Some people like to label the holes with letters (up/down) and numbers (across) to give each hole a ‘grid reference’ but this still requires careful counting of holes.
Planning a stripboard layout
Converting a circuit diagram to a stripboard layout is not straightforward because the arrangement of components is quite different. Concentrate on the connections between components, not their positions on the circuit diagram.
Collect all the parts you will be using in the circuit so you can use a piece of stripboard to work out the minimum space they require. For some components (such as chip holders) the space required is fixed, but for others you can increase the space to obtain a better layout. For example most resistors require at least 3 hole-spacing’s if they are to lie flat on the board, but they can easily span across a greater distance.

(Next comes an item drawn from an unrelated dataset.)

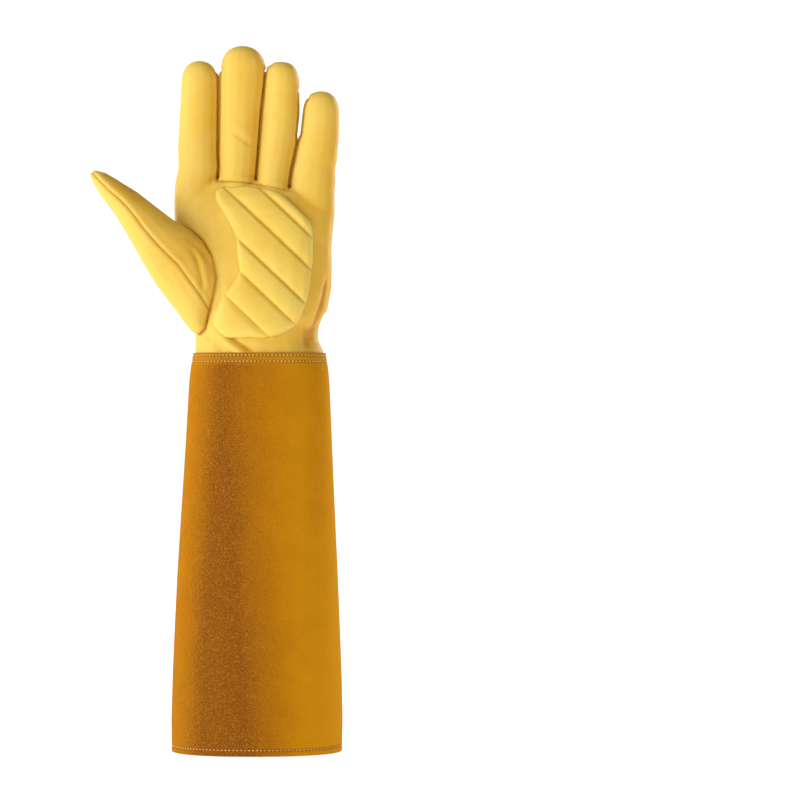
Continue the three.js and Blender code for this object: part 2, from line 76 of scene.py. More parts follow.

If necessary resistors can be mounted vertically between adjacent tracks (0.1″ spacing) as shown in the diagram. This arrangement can help to produce a simpler layout but the tracks are more likely to be damaged if the resistor is knocked. If you are designing a stripboard layout for a serious long-term purpose it is best to mount all resistors horizontally.
Plan the layout with a pencil and paper (or on computer if you have suitable software) and check your plan very carefully against the circuit diagram BEFORE you attempt to solder any part of the circuit. The best way to explain the planning process is by example, so
there is a step-by-step example to follow below.
Planning the layout
Place the chip holder near the centreof your planning sheet with pin 1 at the top left (as in the diagram). You may find it helpful to number the pins.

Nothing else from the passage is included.